The sunchoke, celery and sage soup was very tasty, so was the farro pilaf. The five-spice fingerling potatoes were extremely salty on the crust, but pretty nice. The spicy chickpeas with fennel and oregano tasted very Indian to me. The cod was fresh and cooked very well, but I am very indifferent to cod to rave about it. The lamb was very surprising, as I mentioned before, when I saw a naan sitting on top of a braised lamb dish I expected it to be more of an Indian curry. Instead it was tangy and a bit sweet with no spices at all. The waitress told us that this has been braising all day, which was evident from the tenderness of the lamb pieces. I somehow think I might have liked this dish a lot, if I was in a different restaurant. Even though every dish was really tiny, we were quite stuffed by the end of it, there was no room for dessert!

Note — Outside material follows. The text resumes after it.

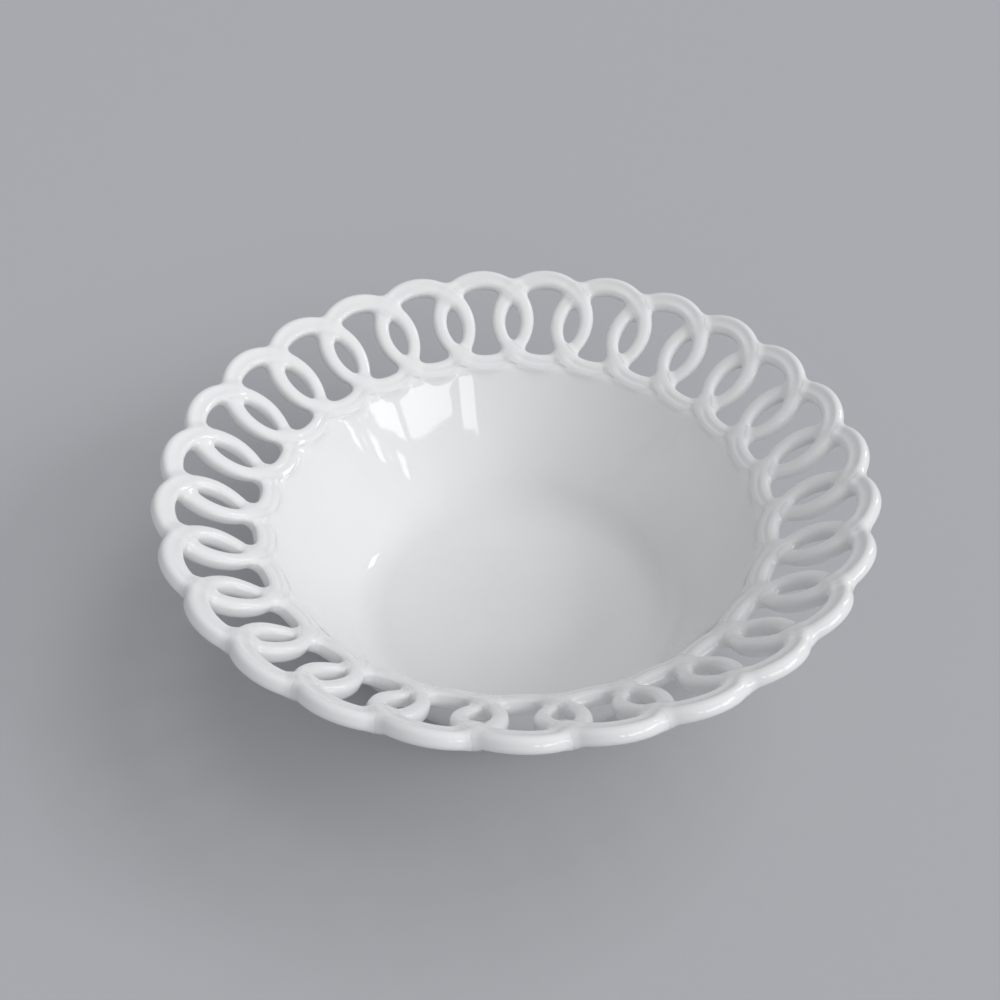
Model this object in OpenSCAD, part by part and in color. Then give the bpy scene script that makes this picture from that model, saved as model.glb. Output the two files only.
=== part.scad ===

Overall, the meal was a really nice experience, though none of the dishes were the
“knock my socks off” kind. We will go back there for sure and next time we will skip the Thali and stick to the bar menu. Cocktails were really potent, and should go nicely with the curry leaves vadas. Hope they keep the pork belly and the Tandoori chicken around in the bar menu. The Thali is definitely a must try, but once might be enough, at least for me.